Columnas
Aunque evitar el envejecimiento es un símbolo de nuestra civilización, resulta interesante considerar si la prolongación de la vida humana mucho más allá de los noventa años supone una ventaja real para los individuos o incluso para la especie humana. En muchos casos, la salud, el vigor y la felicidad es posible hasta esa edad, pero resulta dudoso que el placer y la diversión que aún pueda obtenerse de la vida después de más años compense las dificultades y limitaciones de su mantenimiento. La mayoría de los ancianos acepta filosóficamente la muerte y pocos miran el cese de la experiencia con el temor de las personas jóvenes. Metchnikov, un precursor de la Inmunología, dedicó cierta atención a esta cuestión y concluyó que los muy ancianos sin enfermedades específicas, sino meramente envejecidos, manifiestan un deseo de morir tan natural y normal como el de dormir al final de un largo día.
Una sorprendente consideración de las desventajas de la vida eterna se encuentre en la conocida obra «Los viajes de Gulliver» de Jonathan Swift, generalmente considerada como literatura infantil. Sin embargo, merece la pena leer lo que se describe en el libro tercero, capítulo diez, de esa obra. Gulliver visita a los habitantes de Luggnagg con vida inmortal. El repaso de las inconveniencias derivadas de esta propiedad hace que el deseo inicial de una larga vida por parte del protagonista sufra un duro revés.
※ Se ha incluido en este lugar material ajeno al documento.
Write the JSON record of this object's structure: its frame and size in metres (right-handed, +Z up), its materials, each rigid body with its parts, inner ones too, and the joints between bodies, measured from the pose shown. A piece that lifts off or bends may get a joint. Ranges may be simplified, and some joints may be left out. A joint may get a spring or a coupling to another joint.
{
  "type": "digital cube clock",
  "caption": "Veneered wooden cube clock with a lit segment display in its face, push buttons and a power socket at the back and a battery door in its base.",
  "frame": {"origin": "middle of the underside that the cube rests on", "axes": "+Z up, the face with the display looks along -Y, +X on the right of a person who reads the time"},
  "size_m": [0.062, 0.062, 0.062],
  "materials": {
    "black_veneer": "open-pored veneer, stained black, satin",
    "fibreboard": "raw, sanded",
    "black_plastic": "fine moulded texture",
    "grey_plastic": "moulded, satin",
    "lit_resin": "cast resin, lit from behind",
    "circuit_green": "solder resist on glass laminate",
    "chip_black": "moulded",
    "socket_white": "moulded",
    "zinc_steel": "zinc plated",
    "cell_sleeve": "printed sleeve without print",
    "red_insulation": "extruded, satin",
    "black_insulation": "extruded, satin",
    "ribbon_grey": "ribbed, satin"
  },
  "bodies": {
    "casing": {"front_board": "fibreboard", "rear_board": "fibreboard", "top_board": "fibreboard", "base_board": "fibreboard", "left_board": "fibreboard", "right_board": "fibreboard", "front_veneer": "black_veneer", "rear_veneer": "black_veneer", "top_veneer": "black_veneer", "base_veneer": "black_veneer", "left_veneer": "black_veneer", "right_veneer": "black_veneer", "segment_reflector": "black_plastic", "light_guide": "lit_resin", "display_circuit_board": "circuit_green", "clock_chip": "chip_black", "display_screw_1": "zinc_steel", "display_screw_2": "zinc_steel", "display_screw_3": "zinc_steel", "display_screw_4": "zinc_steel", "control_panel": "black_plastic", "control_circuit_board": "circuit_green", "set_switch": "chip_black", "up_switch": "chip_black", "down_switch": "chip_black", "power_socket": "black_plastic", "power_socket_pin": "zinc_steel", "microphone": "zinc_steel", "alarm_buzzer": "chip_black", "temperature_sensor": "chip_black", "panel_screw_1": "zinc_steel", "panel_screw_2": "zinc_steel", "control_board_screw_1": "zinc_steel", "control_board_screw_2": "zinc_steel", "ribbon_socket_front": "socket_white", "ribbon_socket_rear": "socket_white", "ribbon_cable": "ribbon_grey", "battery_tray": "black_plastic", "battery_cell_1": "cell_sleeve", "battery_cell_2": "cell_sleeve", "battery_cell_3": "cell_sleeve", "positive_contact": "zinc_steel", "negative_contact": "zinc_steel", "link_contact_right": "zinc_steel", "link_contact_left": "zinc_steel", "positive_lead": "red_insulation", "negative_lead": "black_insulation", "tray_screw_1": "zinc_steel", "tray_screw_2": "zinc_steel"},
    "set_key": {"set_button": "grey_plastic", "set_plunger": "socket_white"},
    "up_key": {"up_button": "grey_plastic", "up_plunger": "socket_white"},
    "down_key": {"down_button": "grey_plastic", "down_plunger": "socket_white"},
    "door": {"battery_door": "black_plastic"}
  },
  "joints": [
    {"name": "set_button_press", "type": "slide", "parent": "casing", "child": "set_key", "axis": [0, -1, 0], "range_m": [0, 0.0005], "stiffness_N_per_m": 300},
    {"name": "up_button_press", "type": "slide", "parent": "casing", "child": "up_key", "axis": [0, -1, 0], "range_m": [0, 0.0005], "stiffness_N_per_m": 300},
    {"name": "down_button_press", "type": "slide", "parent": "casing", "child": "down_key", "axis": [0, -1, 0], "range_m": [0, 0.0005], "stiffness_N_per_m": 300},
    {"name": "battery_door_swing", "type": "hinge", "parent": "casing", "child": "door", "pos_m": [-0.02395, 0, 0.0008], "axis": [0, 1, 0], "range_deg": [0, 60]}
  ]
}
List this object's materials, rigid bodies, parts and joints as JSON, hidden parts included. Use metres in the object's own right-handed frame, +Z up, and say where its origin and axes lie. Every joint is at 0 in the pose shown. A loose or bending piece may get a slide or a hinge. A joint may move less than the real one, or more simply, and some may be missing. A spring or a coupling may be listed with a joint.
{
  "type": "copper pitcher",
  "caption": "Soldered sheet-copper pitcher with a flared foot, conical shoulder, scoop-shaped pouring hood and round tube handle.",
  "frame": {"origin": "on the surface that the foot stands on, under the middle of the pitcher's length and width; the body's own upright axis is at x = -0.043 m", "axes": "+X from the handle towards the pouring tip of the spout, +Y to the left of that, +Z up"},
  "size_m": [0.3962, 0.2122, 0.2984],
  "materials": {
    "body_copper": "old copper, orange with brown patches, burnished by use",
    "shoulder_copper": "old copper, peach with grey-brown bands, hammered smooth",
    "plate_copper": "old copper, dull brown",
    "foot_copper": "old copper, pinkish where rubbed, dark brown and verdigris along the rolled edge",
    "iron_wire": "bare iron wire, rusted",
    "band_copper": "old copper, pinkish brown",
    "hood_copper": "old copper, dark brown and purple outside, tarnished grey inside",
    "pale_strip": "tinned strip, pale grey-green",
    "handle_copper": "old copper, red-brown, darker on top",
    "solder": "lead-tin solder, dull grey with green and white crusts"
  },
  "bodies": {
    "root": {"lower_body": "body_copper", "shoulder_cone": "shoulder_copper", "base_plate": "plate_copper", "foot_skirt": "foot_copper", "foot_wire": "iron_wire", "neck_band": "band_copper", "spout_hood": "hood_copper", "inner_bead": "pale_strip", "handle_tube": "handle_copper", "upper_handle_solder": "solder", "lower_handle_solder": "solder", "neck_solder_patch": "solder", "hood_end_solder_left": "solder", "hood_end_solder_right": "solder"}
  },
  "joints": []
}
El cerebro tiene una estructura funcional propia de su época y sus circunstancias y, a medida que el tiempo pasa, resulta más difícil aceptar nuevas ideas fundamentales. Con la edad, persisten sentimientos y afecciones que se han ido fijando a lo largo de la existencia y la mente parece atascada con memorias y conclusiones sobrecargadas por cosas del pasado y valores referidos a otros tiempos.
Una bacteria es pura multiplicación y no muere en el sentido biológico de la muerte humana: se divide mecánicamente, origina clones idénticos y se puede conservar indefinidamente. Pero sus actividades son muy limitadas. Sin embargo, los seres más complejos han ido sacrificando la inmortalidad física a cambio de una existencia con más poder de realización. El hombre, en concreto, como Fausto, parece haber vendido su inmortalidad por vivir con abundancia una experiencia rica que le hace sentirse parte del universo. Noventa o cien años parece suficiente para hacer lo que hay que hacer: hay tiempo para trabajar, para descansar y para marcharse.